Cada vez que leo en algún sitio que la clave para luchar contra la corrupción está en reformar las instituciones y las leyes, pienso que apañados estamos entonces.
Si alguna vez has pillado a un niño haciendo una trastada, y pensando que el peque es lo suficientemente maduro y consciente como para entender lo que ha hecho mal, se te ha ocurrido preguntarle «¿Qué castigo crees que te mereces por lo que has hecho?«, seguramente sabrás (o intuirás) que su respuesta siempre es un castigo mil veces más laxo que el que tú le habrías impuesto. Los dos lo sabéis: si dejas la imposición del castigo en manos de quien ha cometido la falta, estás avanzando un pasito más hacia la impunidad.
Si la ley está redactada de tal forma que la corrupción de los grandes actores sociales apenas se castiga, y las instituciones no vigilan lo suficiente porque están controladas por esos mismos actores, la única forma que tenemos de castigar a los corruptos es echarles a patadas de sus cargos. La única herramienta que tenemos de verdad en nuestras manos es el voto.
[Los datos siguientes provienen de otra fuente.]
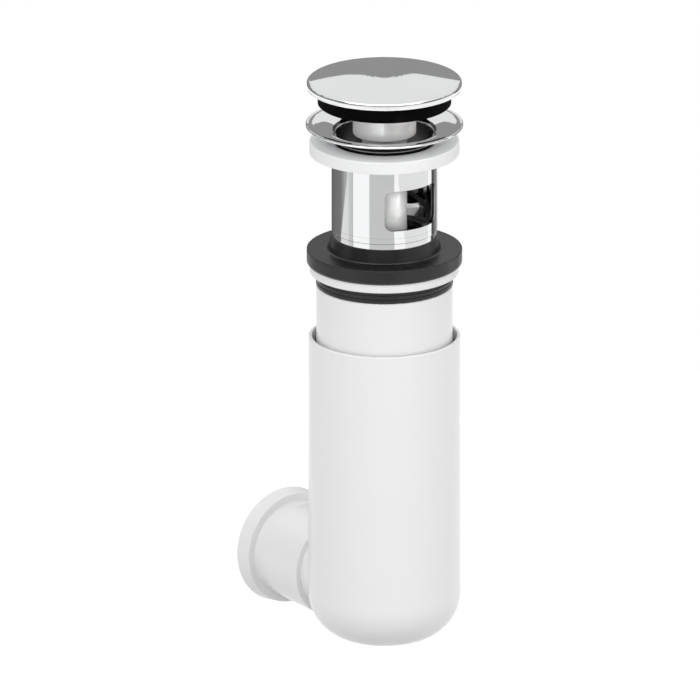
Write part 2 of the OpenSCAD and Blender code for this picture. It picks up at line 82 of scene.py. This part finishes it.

Mientras la corrupción no tenga un reproche social contundente, y no lo tienen porque en muchos casos la sociedad siente que se beneficia de una forma o de otra de ella (a mí me da igual que mangoneen mientras creen puestos de trabajo, será lo que sea pero ha limpiado Marbella de gentuza, etc.), mientras la corrupción no se castigue echando a patadas al corrupto de su cargo, mientras la lucha REAL contra la corrupción no suponga un plus electoral, los políticos actuales que se benefician de sustanciosos sobres y de la laxitud de la justicia, no tienen ningún incentivo para corregir el sistema actual, que les beneficia antes, durante y después de la comisión del delito.